The entire listing is to be repeated verbatim.

══ DATA EXCERPT ══

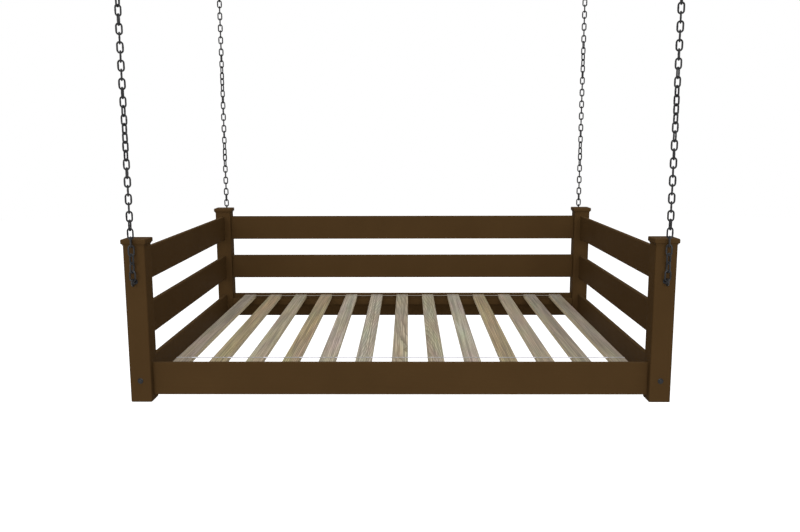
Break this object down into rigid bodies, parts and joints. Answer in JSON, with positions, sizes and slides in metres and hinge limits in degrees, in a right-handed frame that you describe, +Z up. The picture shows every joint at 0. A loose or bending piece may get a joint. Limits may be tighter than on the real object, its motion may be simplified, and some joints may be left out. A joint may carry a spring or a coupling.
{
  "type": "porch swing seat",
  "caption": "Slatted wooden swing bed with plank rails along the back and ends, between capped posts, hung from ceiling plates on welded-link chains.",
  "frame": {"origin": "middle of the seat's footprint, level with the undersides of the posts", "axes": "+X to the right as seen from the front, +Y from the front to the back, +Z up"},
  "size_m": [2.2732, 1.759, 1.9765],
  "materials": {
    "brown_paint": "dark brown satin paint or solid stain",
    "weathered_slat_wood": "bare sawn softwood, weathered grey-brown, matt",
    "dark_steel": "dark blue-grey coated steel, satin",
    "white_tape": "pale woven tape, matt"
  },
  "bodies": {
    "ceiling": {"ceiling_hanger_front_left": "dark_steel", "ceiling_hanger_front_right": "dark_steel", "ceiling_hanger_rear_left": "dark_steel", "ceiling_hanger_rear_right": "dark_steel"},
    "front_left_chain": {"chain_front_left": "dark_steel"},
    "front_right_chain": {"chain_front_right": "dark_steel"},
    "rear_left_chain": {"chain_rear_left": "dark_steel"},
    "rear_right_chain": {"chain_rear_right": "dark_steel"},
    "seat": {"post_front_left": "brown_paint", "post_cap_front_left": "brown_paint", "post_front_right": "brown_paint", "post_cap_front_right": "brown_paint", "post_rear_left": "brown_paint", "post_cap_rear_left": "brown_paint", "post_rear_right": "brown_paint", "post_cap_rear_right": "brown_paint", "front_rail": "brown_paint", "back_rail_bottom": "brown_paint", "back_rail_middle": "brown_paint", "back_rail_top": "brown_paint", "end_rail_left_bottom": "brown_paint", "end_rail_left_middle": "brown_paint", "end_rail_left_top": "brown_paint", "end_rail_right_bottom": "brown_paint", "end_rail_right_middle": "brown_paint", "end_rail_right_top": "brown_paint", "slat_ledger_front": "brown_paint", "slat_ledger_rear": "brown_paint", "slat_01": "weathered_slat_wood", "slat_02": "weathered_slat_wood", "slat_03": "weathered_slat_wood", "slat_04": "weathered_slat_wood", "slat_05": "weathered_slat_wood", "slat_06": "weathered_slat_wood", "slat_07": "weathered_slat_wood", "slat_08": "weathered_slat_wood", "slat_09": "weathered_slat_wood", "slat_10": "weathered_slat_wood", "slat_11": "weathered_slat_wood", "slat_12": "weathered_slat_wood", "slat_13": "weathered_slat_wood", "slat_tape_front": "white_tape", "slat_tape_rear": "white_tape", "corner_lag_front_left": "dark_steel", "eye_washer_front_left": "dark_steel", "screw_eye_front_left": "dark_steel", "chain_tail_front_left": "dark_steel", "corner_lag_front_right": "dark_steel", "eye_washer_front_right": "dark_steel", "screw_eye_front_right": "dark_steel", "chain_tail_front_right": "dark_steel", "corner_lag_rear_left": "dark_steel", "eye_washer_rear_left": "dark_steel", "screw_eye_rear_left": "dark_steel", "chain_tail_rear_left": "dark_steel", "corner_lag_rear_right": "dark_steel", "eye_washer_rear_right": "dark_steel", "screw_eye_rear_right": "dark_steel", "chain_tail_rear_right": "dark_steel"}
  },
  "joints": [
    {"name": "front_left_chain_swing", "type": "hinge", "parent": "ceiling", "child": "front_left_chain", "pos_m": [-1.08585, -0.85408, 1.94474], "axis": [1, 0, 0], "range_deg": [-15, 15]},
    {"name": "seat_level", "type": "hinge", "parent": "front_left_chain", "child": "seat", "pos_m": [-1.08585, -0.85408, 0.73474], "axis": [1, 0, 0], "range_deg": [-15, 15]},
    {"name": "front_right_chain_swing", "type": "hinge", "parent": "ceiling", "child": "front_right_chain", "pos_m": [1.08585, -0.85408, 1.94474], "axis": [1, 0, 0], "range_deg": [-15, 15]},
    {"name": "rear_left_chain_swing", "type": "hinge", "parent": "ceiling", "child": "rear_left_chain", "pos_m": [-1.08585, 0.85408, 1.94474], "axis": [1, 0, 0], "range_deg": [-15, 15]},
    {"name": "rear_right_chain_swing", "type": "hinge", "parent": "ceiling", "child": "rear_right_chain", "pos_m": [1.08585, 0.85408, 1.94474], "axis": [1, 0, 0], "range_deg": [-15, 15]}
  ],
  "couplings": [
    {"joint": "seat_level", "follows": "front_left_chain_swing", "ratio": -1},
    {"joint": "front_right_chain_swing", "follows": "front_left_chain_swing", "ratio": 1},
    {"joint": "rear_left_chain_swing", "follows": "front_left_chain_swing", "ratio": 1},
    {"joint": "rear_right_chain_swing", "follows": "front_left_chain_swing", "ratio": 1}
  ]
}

═══

:: RESULT OF THIS TASK ::
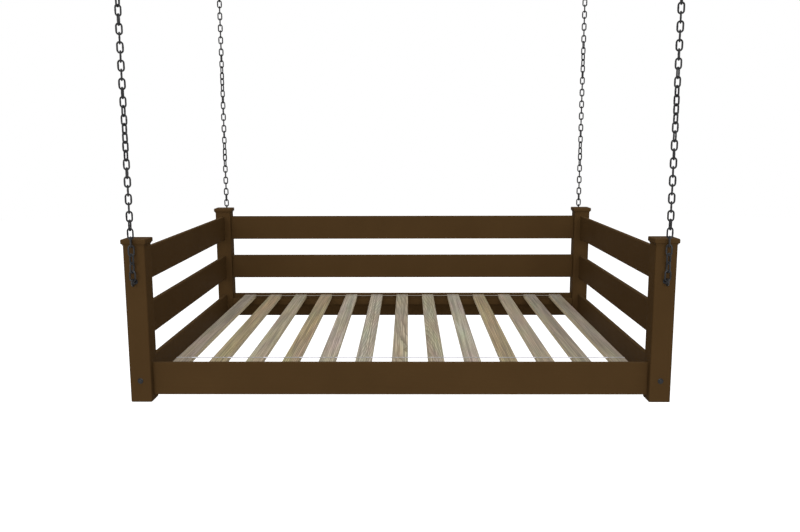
Break this object down into rigid bodies, parts and joints. Answer in JSON, with positions, sizes and slides in metres and hinge limits in degrees, in a right-handed frame that you describe, +Z up. The picture shows every joint at 0. A loose or bending piece may get a joint. Limits may be tighter than on the real object, its motion may be simplified, and some joints may be left out. A joint may carry a spring or a coupling.
{
  "type": "porch swing seat",
  "caption": "Slatted wooden swing bed with plank rails along the back and ends, between capped posts, hung from ceiling plates on welded-link chains.",
  "frame": {"origin": "middle of the seat's footprint, level with the undersides of the posts", "axes": "+X to the right as seen from the front, +Y from the front to the back, +Z up"},
  "size_m": [2.2732, 1.759, 1.9765],
  "materials": {
    "brown_paint": "dark brown satin paint or solid stain",
    "weathered_slat_wood": "bare sawn softwood, weathered grey-brown, matt",
    "dark_steel": "dark blue-grey coated steel, satin",
    "white_tape": "pale woven tape, matt"
  },
  "bodies": {
    "ceiling": {"ceiling_hanger_front_left": "dark_steel", "ceiling_hanger_front_right": "dark_steel", "ceiling_hanger_rear_left": "dark_steel", "ceiling_hanger_rear_right": "dark_steel"},
    "front_left_chain": {"chain_front_left": "dark_steel"},
    "front_right_chain": {"chain_front_right": "dark_steel"},
    "rear_left_chain": {"chain_rear_left": "dark_steel"},
    "rear_right_chain": {"chain_rear_right": "dark_steel"},
    "seat": {"post_front_left": "brown_paint", "post_cap_front_left": "brown_paint", "post_front_right": "brown_paint", "post_cap_front_right": "brown_paint", "post_rear_left": "brown_paint", "post_cap_rear_left": "brown_paint", "post_rear_right": "brown_paint", "post_cap_rear_right": "brown_paint", "front_rail": "brown_paint", "back_rail_bottom": "brown_paint", "back_rail_middle": "brown_paint", "back_rail_top": "brown_paint", "end_rail_left_bottom": "brown_paint", "end_rail_left_middle": "brown_paint", "end_rail_left_top": "brown_paint", "end_rail_right_bottom": "brown_paint", "end_rail_right_middle": "brown_paint", "end_rail_right_top": "brown_paint", "slat_ledger_front": "brown_paint", "slat_ledger_rear": "brown_paint", "slat_01": "weathered_slat_wood", "slat_02": "weathered_slat_wood", "slat_03": "weathered_slat_wood", "slat_04": "weathered_slat_wood", "slat_05": "weathered_slat_wood", "slat_06": "weathered_slat_wood", "slat_07": "weathered_slat_wood", "slat_08": "weathered_slat_wood", "slat_09": "weathered_slat_wood", "slat_10": "weathered_slat_wood", "slat_11": "weathered_slat_wood", "slat_12": "weathered_slat_wood", "slat_13": "weathered_slat_wood", "slat_tape_front": "white_tape", "slat_tape_rear": "white_tape", "corner_lag_front_left": "dark_steel", "eye_washer_front_left": "dark_steel", "screw_eye_front_left": "dark_steel", "chain_tail_front_left": "dark_steel", "corner_lag_front_right": "dark_steel", "eye_washer_front_right": "dark_steel", "screw_eye_front_right": "dark_steel", "chain_tail_front_right": "dark_steel", "corner_lag_rear_left": "dark_steel", "eye_washer_rear_left": "dark_steel", "screw_eye_rear_left": "dark_steel", "chain_tail_rear_left": "dark_steel", "corner_lag_rear_right": "dark_steel", "eye_washer_rear_right": "dark_steel", "screw_eye_rear_right": "dark_steel", "chain_tail_rear_right": "dark_steel"}
  },
  "joints": [
    {"name": "front_left_chain_swing", "type": "hinge", "parent": "ceiling", "child": "front_left_chain", "pos_m": [-1.08585, -0.85408, 1.94474], "axis": [1, 0, 0], "range_deg": [-15, 15]},
    {"name": "seat_level", "type": "hinge", "parent": "front_left_chain", "child": "seat", "pos_m": [-1.08585, -0.85408, 0.73474], "axis": [1, 0, 0], "range_deg": [-15, 15]},
    {"name": "front_right_chain_swing", "type": "hinge", "parent": "ceiling", "child": "front_right_chain", "pos_m": [1.08585, -0.85408, 1.94474], "axis": [1, 0, 0], "range_deg": [-15, 15]},
    {"name": "rear_left_chain_swing", "type": "hinge", "parent": "ceiling", "child": "rear_left_chain", "pos_m": [-1.08585, 0.85408, 1.94474], "axis": [1, 0, 0], "range_deg": [-15, 15]},
    {"name": "rear_right_chain_swing", "type": "hinge", "parent": "ceiling", "child": "rear_right_chain", "pos_m": [1.08585, 0.85408, 1.94474], "axis": [1, 0, 0], "range_deg": [-15, 15]}
  ],
  "couplings": [
    {"joint": "seat_level", "follows": "front_left_chain_swing", "ratio": -1},
    {"joint": "front_right_chain_swing", "follows": "front_left_chain_swing", "ratio": 1},
    {"joint": "rear_left_chain_swing", "follows": "front_left_chain_swing", "ratio": 1},
    {"joint": "rear_right_chain_swing", "follows": "front_left_chain_swing", "ratio": 1}
  ]
}